>> BEGIN

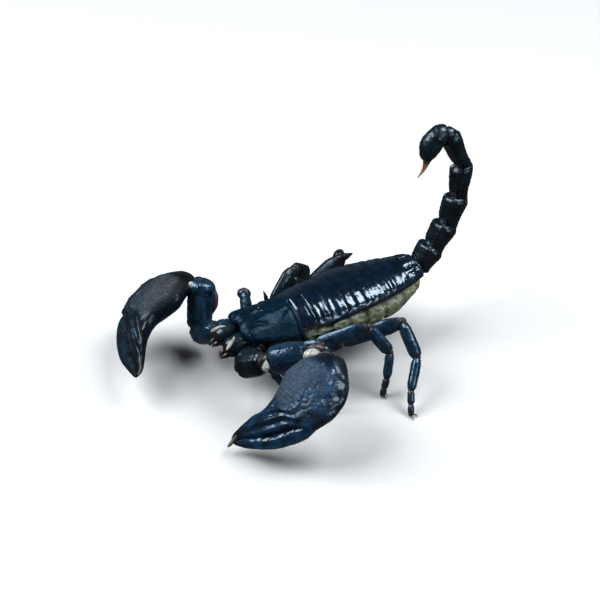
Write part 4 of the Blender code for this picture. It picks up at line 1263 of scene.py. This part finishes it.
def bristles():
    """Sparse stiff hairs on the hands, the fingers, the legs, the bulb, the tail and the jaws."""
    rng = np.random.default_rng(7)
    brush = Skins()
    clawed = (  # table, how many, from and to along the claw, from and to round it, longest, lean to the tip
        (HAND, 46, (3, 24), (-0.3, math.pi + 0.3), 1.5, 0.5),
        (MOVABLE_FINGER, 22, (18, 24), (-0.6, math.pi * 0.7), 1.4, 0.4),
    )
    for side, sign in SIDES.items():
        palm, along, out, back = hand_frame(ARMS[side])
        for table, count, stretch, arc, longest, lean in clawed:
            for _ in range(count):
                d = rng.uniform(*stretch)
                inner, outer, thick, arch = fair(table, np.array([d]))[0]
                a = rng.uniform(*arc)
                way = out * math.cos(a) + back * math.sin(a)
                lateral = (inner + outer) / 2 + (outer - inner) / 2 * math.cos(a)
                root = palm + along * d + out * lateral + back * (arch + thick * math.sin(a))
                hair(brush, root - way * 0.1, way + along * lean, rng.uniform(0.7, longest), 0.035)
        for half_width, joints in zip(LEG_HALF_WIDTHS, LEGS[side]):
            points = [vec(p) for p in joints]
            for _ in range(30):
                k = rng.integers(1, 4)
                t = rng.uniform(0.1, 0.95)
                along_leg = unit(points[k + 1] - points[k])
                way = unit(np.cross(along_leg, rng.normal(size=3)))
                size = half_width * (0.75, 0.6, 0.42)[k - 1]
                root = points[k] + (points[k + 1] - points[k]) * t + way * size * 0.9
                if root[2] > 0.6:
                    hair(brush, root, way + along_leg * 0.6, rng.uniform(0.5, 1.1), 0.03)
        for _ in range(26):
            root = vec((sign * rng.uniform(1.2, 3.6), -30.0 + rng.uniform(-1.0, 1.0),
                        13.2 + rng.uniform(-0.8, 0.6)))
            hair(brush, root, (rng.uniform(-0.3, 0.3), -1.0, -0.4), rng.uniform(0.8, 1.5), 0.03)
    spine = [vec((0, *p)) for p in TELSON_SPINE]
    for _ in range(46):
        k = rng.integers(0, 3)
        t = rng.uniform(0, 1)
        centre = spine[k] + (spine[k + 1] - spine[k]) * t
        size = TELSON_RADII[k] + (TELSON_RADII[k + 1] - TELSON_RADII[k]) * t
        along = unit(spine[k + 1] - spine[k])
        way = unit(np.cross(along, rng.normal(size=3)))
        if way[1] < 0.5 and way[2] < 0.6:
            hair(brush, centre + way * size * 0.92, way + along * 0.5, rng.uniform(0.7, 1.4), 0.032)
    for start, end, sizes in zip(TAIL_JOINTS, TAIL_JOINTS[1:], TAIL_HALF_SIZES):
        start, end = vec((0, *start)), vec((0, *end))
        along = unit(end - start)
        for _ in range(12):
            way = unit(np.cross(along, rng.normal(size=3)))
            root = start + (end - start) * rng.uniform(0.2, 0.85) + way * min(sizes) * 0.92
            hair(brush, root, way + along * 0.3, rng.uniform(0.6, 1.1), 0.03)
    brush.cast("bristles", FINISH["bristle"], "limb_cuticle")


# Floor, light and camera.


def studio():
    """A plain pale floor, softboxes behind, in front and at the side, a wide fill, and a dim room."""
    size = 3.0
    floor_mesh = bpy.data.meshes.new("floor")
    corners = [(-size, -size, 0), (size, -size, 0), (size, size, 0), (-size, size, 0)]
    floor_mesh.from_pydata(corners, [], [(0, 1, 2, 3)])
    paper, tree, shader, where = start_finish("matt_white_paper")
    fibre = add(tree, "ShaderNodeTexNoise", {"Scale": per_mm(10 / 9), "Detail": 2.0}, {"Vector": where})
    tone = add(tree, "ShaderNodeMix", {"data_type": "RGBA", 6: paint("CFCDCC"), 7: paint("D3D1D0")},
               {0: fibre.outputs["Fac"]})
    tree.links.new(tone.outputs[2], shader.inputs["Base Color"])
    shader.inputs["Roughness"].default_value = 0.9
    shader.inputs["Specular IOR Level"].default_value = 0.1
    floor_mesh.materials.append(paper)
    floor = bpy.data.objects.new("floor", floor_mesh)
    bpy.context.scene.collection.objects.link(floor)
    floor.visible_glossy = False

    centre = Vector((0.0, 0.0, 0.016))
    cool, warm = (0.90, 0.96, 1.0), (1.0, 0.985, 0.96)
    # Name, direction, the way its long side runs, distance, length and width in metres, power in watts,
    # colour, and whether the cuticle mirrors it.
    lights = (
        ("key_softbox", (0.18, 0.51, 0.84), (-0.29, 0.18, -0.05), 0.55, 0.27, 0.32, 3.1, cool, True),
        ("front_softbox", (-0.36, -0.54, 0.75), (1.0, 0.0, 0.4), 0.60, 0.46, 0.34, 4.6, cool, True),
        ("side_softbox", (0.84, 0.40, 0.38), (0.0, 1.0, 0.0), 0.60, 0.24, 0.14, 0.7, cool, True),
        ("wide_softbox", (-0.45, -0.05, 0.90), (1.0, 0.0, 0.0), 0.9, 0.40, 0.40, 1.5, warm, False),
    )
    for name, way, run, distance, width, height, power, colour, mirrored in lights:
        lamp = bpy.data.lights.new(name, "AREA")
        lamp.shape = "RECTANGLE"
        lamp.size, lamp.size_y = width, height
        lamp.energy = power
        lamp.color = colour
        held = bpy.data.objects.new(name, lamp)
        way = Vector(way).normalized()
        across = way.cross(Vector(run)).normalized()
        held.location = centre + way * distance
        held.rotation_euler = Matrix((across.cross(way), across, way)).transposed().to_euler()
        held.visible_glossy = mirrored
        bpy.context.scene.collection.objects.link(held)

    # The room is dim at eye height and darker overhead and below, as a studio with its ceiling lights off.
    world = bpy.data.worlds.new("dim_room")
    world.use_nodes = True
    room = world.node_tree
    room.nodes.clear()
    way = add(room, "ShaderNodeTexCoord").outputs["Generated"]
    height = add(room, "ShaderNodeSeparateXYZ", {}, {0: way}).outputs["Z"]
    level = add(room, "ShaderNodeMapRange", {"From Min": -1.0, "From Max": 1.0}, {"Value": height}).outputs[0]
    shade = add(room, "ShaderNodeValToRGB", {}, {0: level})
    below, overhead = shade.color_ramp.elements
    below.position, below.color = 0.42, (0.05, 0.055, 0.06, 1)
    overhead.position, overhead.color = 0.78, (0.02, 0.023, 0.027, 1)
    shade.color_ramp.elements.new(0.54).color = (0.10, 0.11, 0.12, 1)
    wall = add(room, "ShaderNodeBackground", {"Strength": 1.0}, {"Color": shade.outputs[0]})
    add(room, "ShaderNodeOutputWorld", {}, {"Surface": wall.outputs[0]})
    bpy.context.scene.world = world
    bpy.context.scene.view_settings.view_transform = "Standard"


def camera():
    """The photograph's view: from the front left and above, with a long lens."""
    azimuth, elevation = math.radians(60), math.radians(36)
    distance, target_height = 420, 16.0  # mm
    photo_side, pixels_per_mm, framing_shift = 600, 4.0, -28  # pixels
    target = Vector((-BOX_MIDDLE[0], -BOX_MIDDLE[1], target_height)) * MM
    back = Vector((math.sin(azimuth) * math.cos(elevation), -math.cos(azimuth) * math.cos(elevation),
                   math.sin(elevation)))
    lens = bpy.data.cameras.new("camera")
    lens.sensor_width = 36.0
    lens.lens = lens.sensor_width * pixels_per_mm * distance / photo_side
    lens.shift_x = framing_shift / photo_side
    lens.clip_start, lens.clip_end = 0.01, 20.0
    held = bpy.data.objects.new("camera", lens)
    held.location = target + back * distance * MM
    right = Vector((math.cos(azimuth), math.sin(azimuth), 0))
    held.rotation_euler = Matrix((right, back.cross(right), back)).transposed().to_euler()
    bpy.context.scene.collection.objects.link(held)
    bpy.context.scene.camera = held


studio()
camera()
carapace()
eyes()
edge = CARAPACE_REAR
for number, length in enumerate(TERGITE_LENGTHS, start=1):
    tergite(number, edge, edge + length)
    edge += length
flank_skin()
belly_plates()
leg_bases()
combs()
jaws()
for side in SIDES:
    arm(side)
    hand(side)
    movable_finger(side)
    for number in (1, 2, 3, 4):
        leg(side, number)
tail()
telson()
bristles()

>> END

● Given task:
Of the lines above, how many hold the string "scene"? Answer with only the number.

● Exercise answer:
7